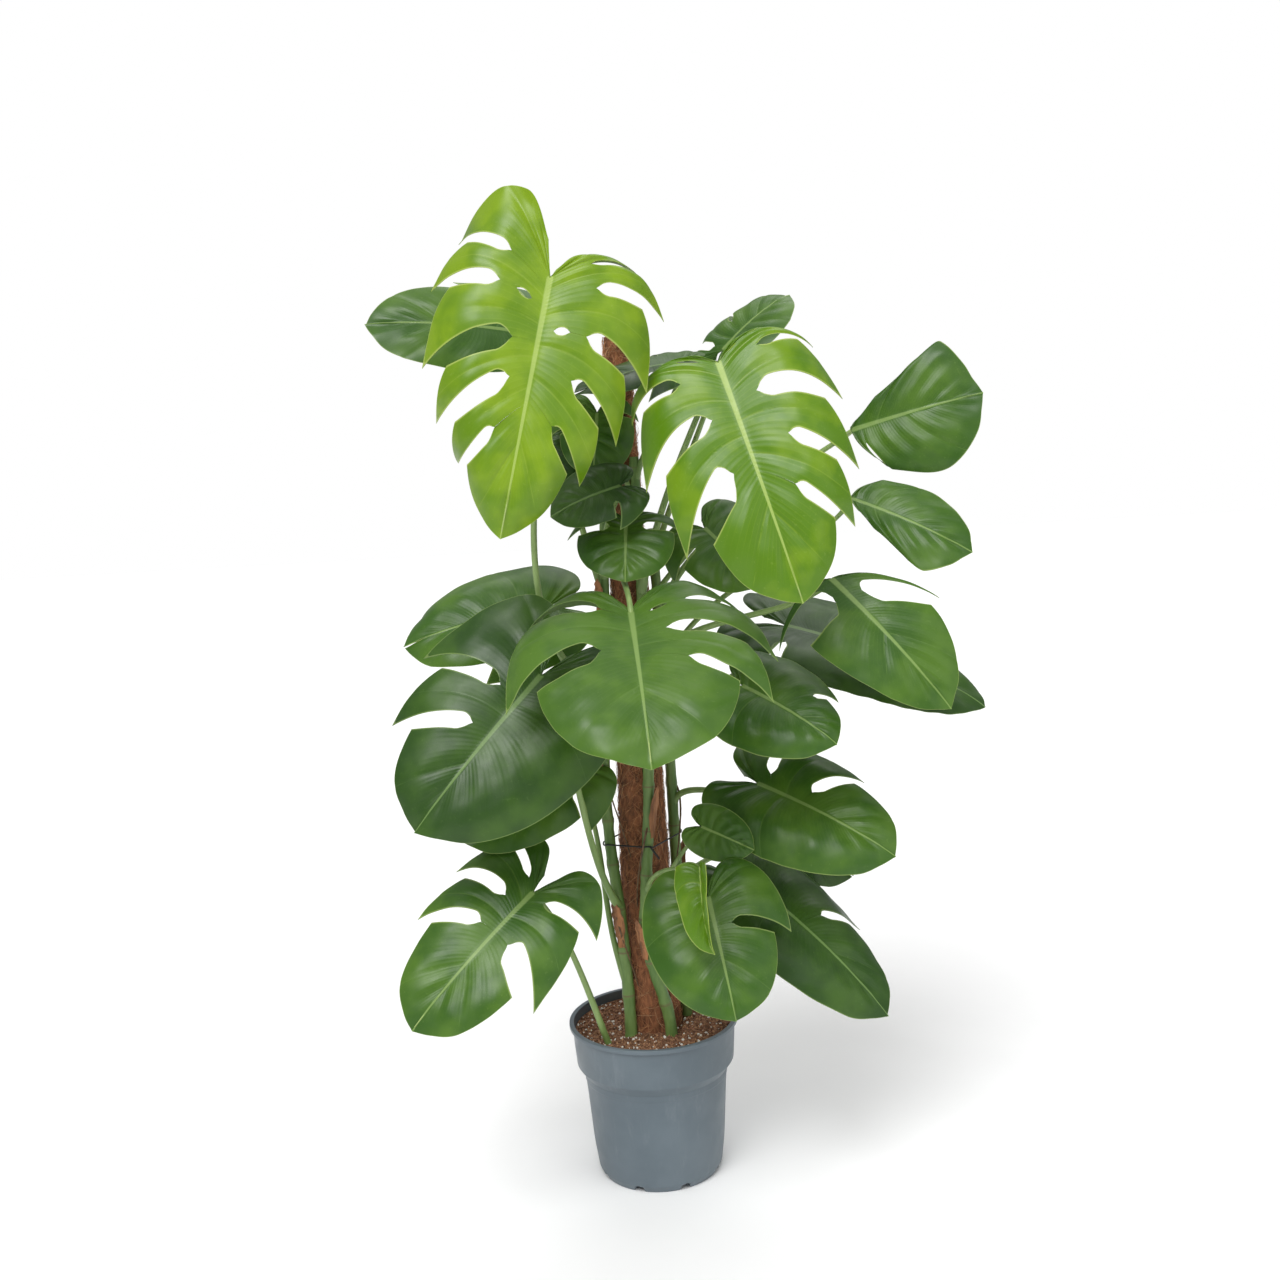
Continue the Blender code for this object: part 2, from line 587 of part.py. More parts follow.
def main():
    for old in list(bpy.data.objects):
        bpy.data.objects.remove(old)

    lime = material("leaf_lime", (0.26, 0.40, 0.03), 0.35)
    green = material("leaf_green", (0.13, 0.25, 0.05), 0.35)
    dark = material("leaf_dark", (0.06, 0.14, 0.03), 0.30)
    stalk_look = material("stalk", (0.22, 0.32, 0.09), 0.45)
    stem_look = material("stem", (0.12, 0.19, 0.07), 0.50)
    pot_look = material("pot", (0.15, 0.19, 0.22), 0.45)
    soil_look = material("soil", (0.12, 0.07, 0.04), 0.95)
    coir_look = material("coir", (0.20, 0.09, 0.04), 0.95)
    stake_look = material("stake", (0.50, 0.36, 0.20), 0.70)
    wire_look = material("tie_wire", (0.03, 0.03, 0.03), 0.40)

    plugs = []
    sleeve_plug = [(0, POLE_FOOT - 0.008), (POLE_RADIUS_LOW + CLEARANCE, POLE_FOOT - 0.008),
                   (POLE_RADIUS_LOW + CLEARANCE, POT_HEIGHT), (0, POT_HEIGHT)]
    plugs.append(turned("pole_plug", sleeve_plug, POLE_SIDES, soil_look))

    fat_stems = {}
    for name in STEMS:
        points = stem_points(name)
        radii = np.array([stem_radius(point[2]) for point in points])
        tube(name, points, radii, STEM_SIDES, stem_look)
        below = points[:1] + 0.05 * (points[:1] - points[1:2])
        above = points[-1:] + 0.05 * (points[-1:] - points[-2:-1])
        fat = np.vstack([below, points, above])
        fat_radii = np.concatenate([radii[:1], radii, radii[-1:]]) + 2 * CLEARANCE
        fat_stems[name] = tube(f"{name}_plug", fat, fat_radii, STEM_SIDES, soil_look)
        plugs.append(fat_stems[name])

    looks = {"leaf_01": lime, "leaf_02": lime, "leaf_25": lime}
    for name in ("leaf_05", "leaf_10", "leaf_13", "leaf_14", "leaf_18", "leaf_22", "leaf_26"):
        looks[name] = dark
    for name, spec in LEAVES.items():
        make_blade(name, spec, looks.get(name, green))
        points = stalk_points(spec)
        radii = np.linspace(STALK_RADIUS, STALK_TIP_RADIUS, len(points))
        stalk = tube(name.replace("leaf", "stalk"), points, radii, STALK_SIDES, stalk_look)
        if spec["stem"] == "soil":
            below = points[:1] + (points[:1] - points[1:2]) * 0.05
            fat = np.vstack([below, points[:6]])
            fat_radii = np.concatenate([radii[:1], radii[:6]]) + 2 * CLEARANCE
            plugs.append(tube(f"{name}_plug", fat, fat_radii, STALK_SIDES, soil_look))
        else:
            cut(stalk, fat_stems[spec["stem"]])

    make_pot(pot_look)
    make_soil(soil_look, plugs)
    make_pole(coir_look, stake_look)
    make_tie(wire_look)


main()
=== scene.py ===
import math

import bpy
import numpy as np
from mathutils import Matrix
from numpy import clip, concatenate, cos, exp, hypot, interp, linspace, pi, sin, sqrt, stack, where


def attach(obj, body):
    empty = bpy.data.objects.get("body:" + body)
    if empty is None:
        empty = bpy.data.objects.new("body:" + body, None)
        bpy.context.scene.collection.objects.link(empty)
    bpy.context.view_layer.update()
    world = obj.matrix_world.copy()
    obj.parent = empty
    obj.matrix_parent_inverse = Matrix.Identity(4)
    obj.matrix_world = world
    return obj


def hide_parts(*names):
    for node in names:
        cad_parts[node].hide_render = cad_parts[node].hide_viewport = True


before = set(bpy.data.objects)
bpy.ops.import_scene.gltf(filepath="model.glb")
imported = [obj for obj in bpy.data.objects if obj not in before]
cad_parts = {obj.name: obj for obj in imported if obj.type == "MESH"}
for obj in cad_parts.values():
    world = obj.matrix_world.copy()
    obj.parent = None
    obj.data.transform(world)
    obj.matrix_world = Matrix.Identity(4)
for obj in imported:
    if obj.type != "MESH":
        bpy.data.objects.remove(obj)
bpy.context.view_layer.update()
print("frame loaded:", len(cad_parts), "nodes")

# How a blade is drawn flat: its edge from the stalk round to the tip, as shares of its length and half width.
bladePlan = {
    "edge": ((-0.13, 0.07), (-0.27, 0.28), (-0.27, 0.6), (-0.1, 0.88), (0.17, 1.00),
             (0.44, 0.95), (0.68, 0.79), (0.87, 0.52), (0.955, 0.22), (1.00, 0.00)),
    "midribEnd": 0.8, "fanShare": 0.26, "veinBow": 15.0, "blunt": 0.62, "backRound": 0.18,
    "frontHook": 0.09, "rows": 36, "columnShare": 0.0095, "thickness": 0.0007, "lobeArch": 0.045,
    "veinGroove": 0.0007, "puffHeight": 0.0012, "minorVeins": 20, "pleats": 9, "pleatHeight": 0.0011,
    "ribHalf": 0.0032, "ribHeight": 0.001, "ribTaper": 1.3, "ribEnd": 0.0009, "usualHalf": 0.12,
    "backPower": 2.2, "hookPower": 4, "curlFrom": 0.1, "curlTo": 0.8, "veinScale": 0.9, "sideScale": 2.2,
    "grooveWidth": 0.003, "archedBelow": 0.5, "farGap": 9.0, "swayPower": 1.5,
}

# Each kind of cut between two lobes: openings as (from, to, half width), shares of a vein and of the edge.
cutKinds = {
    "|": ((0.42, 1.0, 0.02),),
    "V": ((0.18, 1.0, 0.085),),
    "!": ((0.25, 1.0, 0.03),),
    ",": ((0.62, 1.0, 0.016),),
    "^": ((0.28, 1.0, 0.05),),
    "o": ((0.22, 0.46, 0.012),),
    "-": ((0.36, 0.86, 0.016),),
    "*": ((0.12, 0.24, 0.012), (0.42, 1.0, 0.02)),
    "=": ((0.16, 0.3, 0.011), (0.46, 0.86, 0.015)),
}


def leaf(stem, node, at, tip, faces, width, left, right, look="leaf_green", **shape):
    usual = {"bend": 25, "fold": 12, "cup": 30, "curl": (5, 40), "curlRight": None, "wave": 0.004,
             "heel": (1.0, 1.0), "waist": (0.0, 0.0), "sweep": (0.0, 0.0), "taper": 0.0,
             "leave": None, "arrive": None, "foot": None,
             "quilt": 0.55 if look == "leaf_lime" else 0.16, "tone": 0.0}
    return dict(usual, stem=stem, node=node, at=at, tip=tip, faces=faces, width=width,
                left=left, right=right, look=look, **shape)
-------
The lines from the one containing "make_pot(pot_look)" to the one containing "for node in", both included, are to be extracted exactly; give no other line.

- **WRITTEN SOLUTION**
    make_pot(pot_look)
    make_soil(soil_look, plugs)
    make_pole(coir_look, stake_look)
    make_tie(wire_look)


main()
=== scene.py ===
import math

import bpy
import numpy as np
from mathutils import Matrix
from numpy import clip, concatenate, cos, exp, hypot, interp, linspace, pi, sin, sqrt, stack, where


def attach(obj, body):
    empty = bpy.data.objects.get("body:" + body)
    if empty is None:
        empty = bpy.data.objects.new("body:" + body, None)
        bpy.context.scene.collection.objects.link(empty)
    bpy.context.view_layer.update()
    world = obj.matrix_world.copy()
    obj.parent = empty
    obj.matrix_parent_inverse = Matrix.Identity(4)
    obj.matrix_world = world
    return obj


def hide_parts(*names):
    for node in names:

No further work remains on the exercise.